Listens: dar williams/jane jensen

halfway

for child development senior year we had to choose a related book from a list to read and then write an in-class paper. k and i went to a public library and borrowed a few. i'm not sure how it happened, but i ended up with a book about adoption.

we can even say our loneliness is all our own
it's bought and sold


since reading in bed made me just want to sleep i went to the campus library to read it. i read the whole thing in one sitting. and as i read something dark and gaping opened in my chest and sucked me in. i started to cry, great choking sobs, and i ran outside.

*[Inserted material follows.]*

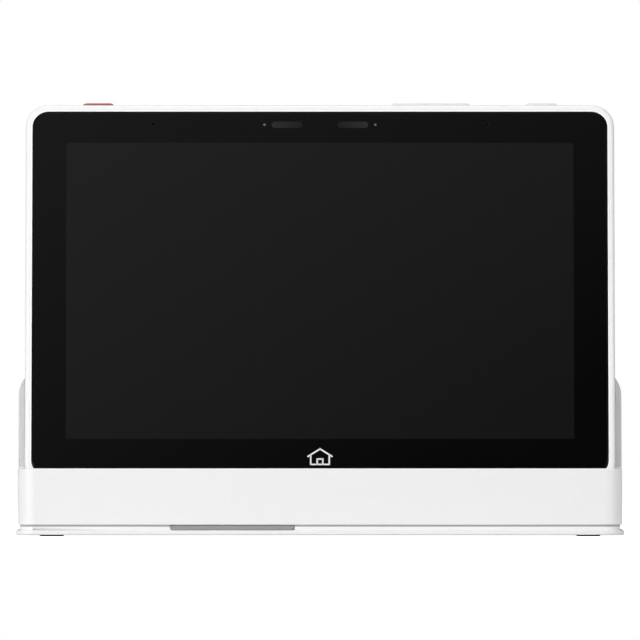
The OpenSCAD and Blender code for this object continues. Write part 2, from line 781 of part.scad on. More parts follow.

when no one is sleeping it's so easy to drown

i ran from building to building, trying to find someone to hold me, put me back together, stop me from flying apart. no one was home. finally i ran into the english department building, searching for a familiar face, desperate. the offices were empty. so i went home and i curled into a ball on the bed. i left a barely-coherent message on b's answering machine. i still hadn't stopped crying.

i am so clumsy, tripping over you

k finally came home and b rang. they were gentle with me. with what i'm sure was a lack of adequate explanation.

if i wrote you, you would know me
and you would not write me again


before that i had never fully examined the implications of my parentage. i had always considered myself all or nothing. it never occurred to me that i was halfway.

my revelations are always so damned obvious.